With this failure to follow through now ingrained in our system, I suggest an independent source – for instance, the Auditor-General – should conduct a retrospective review of learning from pilot programs in Australian jurisdictions. The review would explore the extent to which intentions to learn from experimentation in pilots and to identify and grow the best of those pilots had been realised. In particular, such an initiative would review the extent to which programs that work well are discovered, learned from and expanded, whilst those that perform less well are improved or defunded.
- On the completion of this review, governments should commit to an explicit strategy to ensure pilots are well-chosen, evaluated and built on where they are successful.
- On the launch of this strategy, the government should commit to a regular Auditor-General review of its progress every two years.
- Whatever size they are, those delivering services should commit to build their own monitoring and evaluation systems in such a way that they:
- are built upon the self-accountability of those in the field seeking to continually improve their impact
- build that self-accountability alongside accountability to an independent, expert critical friend who is ultimately responsible for monitoring and evaluation outputs from which the organisation’s accountability is built.

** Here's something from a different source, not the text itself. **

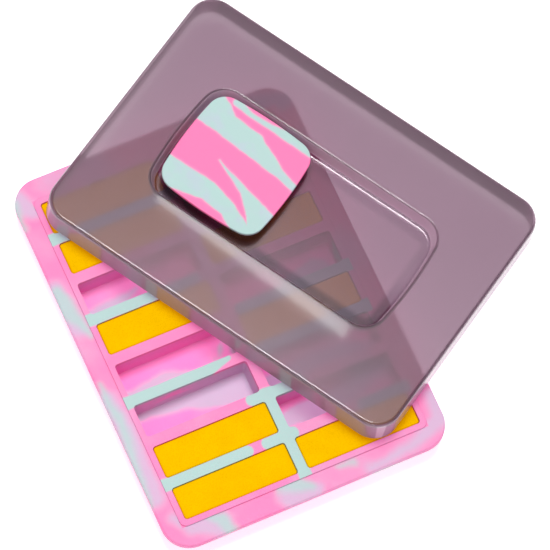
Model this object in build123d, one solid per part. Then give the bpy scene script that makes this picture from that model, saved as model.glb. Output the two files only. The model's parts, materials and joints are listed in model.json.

- I think things are actually quite a bit worse than this. Ask yourself, when was the last time some small scale initiative grew to national significance? Perhaps there are more recent examples, but the last one I can think of is Landcare, although its pathway wasn’t really through the system of service delivery so much as the political system. The first local group, in Winjallok, near St Arnaud in Victoria in 1986, and within three years, Bob Hawke had announced the year of Landcare, with the ACF’s Philip Toyne and the NFF’s Rick Farley bringing their very different constituencies behind it.